Huong warns that playing "nanny" to their husbands can lead women to burnout and resentment, making the marriage feel burdensome. Many women confide in her about feeling lonely despite being married because they shoulder the entire weight of the relationship, she says. "This is also one of the reasons why some women file for divorce."

Thu has drafted divorce letters. After all, the relationship now involves not only the couple but also their children and extended families, she says. "Staying is hard, but leaving is harder."

Huong advises women to take their time when choosing a partner, and observe if the man they intend to marry has childish tendencies. Understanding his family dynamics is also essential, particularly whether his father shares household responsibilities with his mother, she says. For those already married to immature men, she suggests finding ways to share the responsibilities. "Help him grow in his role instead of taking on everything and feeling resentful."

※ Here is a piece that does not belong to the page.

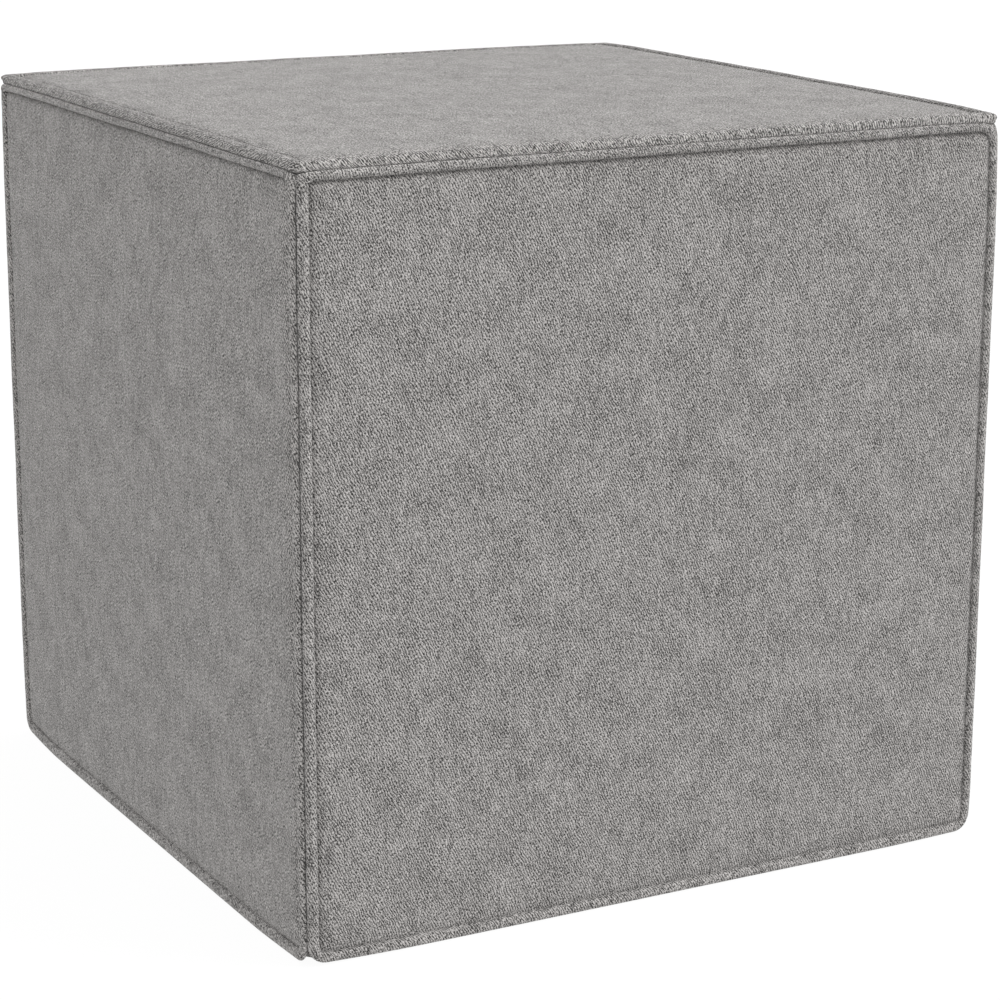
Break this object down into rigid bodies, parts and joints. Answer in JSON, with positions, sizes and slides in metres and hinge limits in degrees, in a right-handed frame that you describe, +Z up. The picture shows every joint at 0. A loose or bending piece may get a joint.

She also recommends that wives should praise their husbands for small accomplishments to encourage them to voluntarily take on family duties. She warns them against being perfectionists and expecting their husbands to perform chores as meticulously as they would to ease the pressure for both.

Tu says women married to "man-children" should be the mature one in the relationship and avoid petty arguments. Instead of getting angry, he suggests they should calmly spell out their expectations. "Sometimes, changing your tone can alter the family atmosphere, making the husband feel he can support his wife and children."

Thu tried ignoring household chores to see if her husband would step up, but while her children have started to help around the house and even criticize their father’s laziness, he remains unchanged. "Maybe even at 70 he’ll remain ‘little Duc,’ as his mother calls him."

*Names of characters have been changed.